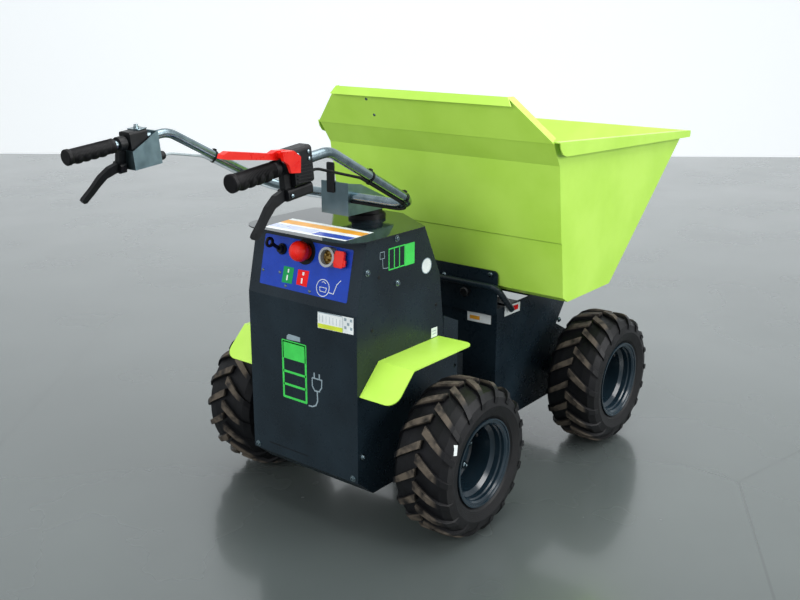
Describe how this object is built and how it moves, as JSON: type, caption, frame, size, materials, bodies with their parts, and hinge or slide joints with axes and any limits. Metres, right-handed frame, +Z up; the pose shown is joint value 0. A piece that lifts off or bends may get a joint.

---

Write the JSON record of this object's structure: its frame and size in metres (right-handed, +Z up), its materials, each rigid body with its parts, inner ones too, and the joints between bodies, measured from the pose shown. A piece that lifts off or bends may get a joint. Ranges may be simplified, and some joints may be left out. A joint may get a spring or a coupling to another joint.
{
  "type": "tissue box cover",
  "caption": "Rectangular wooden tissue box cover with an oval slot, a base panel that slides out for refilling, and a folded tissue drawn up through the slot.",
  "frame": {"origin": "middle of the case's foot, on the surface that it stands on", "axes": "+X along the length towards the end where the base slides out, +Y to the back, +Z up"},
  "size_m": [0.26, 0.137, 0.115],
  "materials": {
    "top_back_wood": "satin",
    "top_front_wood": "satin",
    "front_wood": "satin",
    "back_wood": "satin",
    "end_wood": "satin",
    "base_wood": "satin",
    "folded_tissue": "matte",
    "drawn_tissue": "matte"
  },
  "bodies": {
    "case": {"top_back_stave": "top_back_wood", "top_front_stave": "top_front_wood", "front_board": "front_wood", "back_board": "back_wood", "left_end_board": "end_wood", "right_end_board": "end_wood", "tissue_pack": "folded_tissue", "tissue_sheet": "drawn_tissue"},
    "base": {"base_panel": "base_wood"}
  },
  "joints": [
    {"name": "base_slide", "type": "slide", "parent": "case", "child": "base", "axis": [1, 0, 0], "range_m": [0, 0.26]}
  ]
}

--

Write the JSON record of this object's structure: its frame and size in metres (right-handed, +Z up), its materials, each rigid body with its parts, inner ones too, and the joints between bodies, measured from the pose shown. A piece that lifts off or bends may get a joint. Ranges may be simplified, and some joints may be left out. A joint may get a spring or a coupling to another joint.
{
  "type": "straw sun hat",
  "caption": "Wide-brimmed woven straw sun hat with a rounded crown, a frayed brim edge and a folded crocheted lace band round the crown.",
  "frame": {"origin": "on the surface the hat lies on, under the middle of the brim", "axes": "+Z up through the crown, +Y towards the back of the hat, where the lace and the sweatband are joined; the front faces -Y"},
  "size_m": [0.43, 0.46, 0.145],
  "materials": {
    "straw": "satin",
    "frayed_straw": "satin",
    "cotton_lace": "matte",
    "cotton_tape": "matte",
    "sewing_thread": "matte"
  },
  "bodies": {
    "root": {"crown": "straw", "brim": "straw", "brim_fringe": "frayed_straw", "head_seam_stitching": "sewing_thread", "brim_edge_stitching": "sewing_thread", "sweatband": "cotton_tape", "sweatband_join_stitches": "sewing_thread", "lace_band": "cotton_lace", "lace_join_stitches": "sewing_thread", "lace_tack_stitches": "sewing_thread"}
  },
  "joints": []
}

**TASK GOAL:**
Pull out each line containing the word "joints" and copy it.

**CORRECT RESULT:**
Describe how this object is built and how it moves, as JSON: type, caption, frame, size, materials, bodies with their parts, and hinge or slide joints with axes and any limits. Metres, right-handed frame, +Z up; the pose shown is joint value 0. A piece that lifts off or bends may get a joint.
Write the JSON record of this object's structure: its frame and size in metres (right-handed, +Z up), its materials, each rigid body with its parts, inner ones too, and the joints between bodies, measured from the pose shown. A piece that lifts off or bends may get a joint. Ranges may be simplified, and some joints may be left out. A joint may get a spring or a coupling to another joint.
  "joints": [
Write the JSON record of this object's structure: its frame and size in metres (right-handed, +Z up), its materials, each rigid body with its parts, inner ones too, and the joints between bodies, measured from the pose shown. A piece that lifts off or bends may get a joint. Ranges may be simplified, and some joints may be left out. A joint may get a spring or a coupling to another joint.
  "joints": []